**Source data:**
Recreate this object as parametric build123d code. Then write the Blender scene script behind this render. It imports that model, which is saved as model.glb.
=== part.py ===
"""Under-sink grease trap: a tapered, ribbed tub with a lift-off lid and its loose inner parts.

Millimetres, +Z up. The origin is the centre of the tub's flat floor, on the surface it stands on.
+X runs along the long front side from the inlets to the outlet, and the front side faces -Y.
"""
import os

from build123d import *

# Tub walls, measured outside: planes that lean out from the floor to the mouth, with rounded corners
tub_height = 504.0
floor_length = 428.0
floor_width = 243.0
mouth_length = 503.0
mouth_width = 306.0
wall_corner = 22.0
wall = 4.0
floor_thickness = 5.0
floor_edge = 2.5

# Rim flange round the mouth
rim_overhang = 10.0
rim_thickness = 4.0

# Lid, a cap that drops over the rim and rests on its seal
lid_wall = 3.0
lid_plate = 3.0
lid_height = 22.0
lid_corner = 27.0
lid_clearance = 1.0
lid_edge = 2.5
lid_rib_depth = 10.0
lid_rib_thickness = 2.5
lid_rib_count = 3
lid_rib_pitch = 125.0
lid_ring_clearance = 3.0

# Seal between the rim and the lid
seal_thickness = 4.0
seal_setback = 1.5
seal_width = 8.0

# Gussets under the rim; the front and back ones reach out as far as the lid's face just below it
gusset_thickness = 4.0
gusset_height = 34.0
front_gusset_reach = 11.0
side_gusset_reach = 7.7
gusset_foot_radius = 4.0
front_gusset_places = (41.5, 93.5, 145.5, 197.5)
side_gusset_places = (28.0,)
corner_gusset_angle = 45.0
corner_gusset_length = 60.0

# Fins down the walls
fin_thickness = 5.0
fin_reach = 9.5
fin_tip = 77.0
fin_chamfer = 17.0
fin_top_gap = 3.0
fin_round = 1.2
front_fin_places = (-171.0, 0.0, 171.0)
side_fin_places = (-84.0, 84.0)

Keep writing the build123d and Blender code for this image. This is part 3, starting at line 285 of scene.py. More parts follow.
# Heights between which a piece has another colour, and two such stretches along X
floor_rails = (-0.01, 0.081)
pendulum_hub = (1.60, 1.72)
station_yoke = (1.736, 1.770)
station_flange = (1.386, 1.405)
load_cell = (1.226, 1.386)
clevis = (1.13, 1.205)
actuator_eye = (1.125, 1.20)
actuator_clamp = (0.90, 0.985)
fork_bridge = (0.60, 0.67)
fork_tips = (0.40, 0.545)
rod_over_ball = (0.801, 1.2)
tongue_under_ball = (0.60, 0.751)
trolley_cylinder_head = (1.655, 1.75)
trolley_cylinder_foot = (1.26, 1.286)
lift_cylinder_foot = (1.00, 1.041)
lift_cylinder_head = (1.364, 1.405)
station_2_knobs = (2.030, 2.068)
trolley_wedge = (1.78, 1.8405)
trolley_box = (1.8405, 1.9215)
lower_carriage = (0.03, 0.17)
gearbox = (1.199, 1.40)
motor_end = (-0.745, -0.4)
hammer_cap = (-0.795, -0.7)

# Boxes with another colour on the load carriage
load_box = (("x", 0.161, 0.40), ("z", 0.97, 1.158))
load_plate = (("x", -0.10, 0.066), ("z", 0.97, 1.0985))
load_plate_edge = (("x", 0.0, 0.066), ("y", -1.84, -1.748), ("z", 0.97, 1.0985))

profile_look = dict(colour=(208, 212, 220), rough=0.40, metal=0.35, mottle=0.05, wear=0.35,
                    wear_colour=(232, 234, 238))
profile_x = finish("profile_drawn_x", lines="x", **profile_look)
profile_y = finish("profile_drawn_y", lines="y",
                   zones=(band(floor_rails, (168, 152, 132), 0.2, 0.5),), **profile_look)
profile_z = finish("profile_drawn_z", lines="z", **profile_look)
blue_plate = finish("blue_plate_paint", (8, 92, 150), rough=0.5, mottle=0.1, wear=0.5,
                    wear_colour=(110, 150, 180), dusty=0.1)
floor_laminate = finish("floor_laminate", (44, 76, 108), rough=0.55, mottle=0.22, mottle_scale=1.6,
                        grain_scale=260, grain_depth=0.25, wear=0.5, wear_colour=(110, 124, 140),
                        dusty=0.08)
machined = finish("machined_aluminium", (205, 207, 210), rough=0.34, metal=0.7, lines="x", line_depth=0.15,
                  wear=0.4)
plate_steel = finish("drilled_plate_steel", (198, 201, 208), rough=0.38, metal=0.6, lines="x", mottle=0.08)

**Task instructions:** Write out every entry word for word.

**Solution to the problem:**
Recreate this object as parametric build123d code. Then write the Blender scene script behind this render. It imports that model, which is saved as model.glb.
=== part.py ===
"""Under-sink grease trap: a tapered, ribbed tub with a lift-off lid and its loose inner parts.

Millimetres, +Z up. The origin is the centre of the tub's flat floor, on the surface it stands on.
+X runs along the long front side from the inlets to the outlet, and the front side faces -Y.
"""
import os

from build123d import *

# Tub walls, measured outside: planes that lean out from the floor to the mouth, with rounded corners
tub_height = 504.0
floor_length = 428.0
floor_width = 243.0
mouth_length = 503.0
mouth_width = 306.0
wall_corner = 22.0
wall = 4.0
floor_thickness = 5.0
floor_edge = 2.5

# Rim flange round the mouth
rim_overhang = 10.0
rim_thickness = 4.0

# Lid, a cap that drops over the rim and rests on its seal
lid_wall = 3.0
lid_plate = 3.0
lid_height = 22.0
lid_corner = 27.0
lid_clearance = 1.0
lid_edge = 2.5
lid_rib_depth = 10.0
lid_rib_thickness = 2.5
lid_rib_count = 3
lid_rib_pitch = 125.0
lid_ring_clearance = 3.0

# Seal between the rim and the lid
seal_thickness = 4.0
seal_setback = 1.5
seal_width = 8.0

# Gussets under the rim; the front and back ones reach out as far as the lid's face just below it
gusset_thickness = 4.0
gusset_height = 34.0
front_gusset_reach = 11.0
side_gusset_reach = 7.7
gusset_foot_radius = 4.0
front_gusset_places = (41.5, 93.5, 145.5, 197.5)
side_gusset_places = (28.0,)
corner_gusset_angle = 45.0
corner_gusset_length = 60.0

# Fins down the walls
fin_thickness = 5.0
fin_reach = 9.5
fin_tip = 77.0
fin_chamfer = 17.0
fin_top_gap = 3.0
fin_round = 1.2
front_fin_places = (-171.0, 0.0, 171.0)
side_fin_places = (-84.0, 84.0)

Keep writing the build123d and Blender code for this image. This is part 3, starting at line 285 of scene.py. More parts follow.
# Heights between which a piece has another colour, and two such stretches along X
floor_rails = (-0.01, 0.081)
pendulum_hub = (1.60, 1.72)
station_yoke = (1.736, 1.770)
station_flange = (1.386, 1.405)
load_cell = (1.226, 1.386)
clevis = (1.13, 1.205)
actuator_eye = (1.125, 1.20)
actuator_clamp = (0.90, 0.985)
fork_bridge = (0.60, 0.67)
fork_tips = (0.40, 0.545)
rod_over_ball = (0.801, 1.2)
tongue_under_ball = (0.60, 0.751)
trolley_cylinder_head = (1.655, 1.75)
trolley_cylinder_foot = (1.26, 1.286)
lift_cylinder_foot = (1.00, 1.041)
lift_cylinder_head = (1.364, 1.405)
station_2_knobs = (2.030, 2.068)
trolley_wedge = (1.78, 1.8405)
trolley_box = (1.8405, 1.9215)
lower_carriage = (0.03, 0.17)
gearbox = (1.199, 1.40)
motor_end = (-0.745, -0.4)
hammer_cap = (-0.795, -0.7)

# Boxes with another colour on the load carriage
load_box = (("x", 0.161, 0.40), ("z", 0.97, 1.158))
load_plate = (("x", -0.10, 0.066), ("z", 0.97, 1.0985))
load_plate_edge = (("x", 0.0, 0.066), ("y", -1.84, -1.748), ("z", 0.97, 1.0985))

profile_look = dict(colour=(208, 212, 220), rough=0.40, metal=0.35, mottle=0.05, wear=0.35,
                    wear_colour=(232, 234, 238))
profile_x = finish("profile_drawn_x", lines="x", **profile_look)
profile_y = finish("profile_drawn_y", lines="y",
                   zones=(band(floor_rails, (168, 152, 132), 0.2, 0.5),), **profile_look)
profile_z = finish("profile_drawn_z", lines="z", **profile_look)
blue_plate = finish("blue_plate_paint", (8, 92, 150), rough=0.5, mottle=0.1, wear=0.5,
                    wear_colour=(110, 150, 180), dusty=0.1)
floor_laminate = finish("floor_laminate", (44, 76, 108), rough=0.55, mottle=0.22, mottle_scale=1.6,
                        grain_scale=260, grain_depth=0.25, wear=0.5, wear_colour=(110, 124, 140),
                        dusty=0.08)
machined = finish("machined_aluminium", (205, 207, 210), rough=0.34, metal=0.7, lines="x", line_depth=0.15,
                  wear=0.4)
plate_steel = finish("drilled_plate_steel", (198, 201, 208), rough=0.38, metal=0.6, lines="x", mottle=0.08)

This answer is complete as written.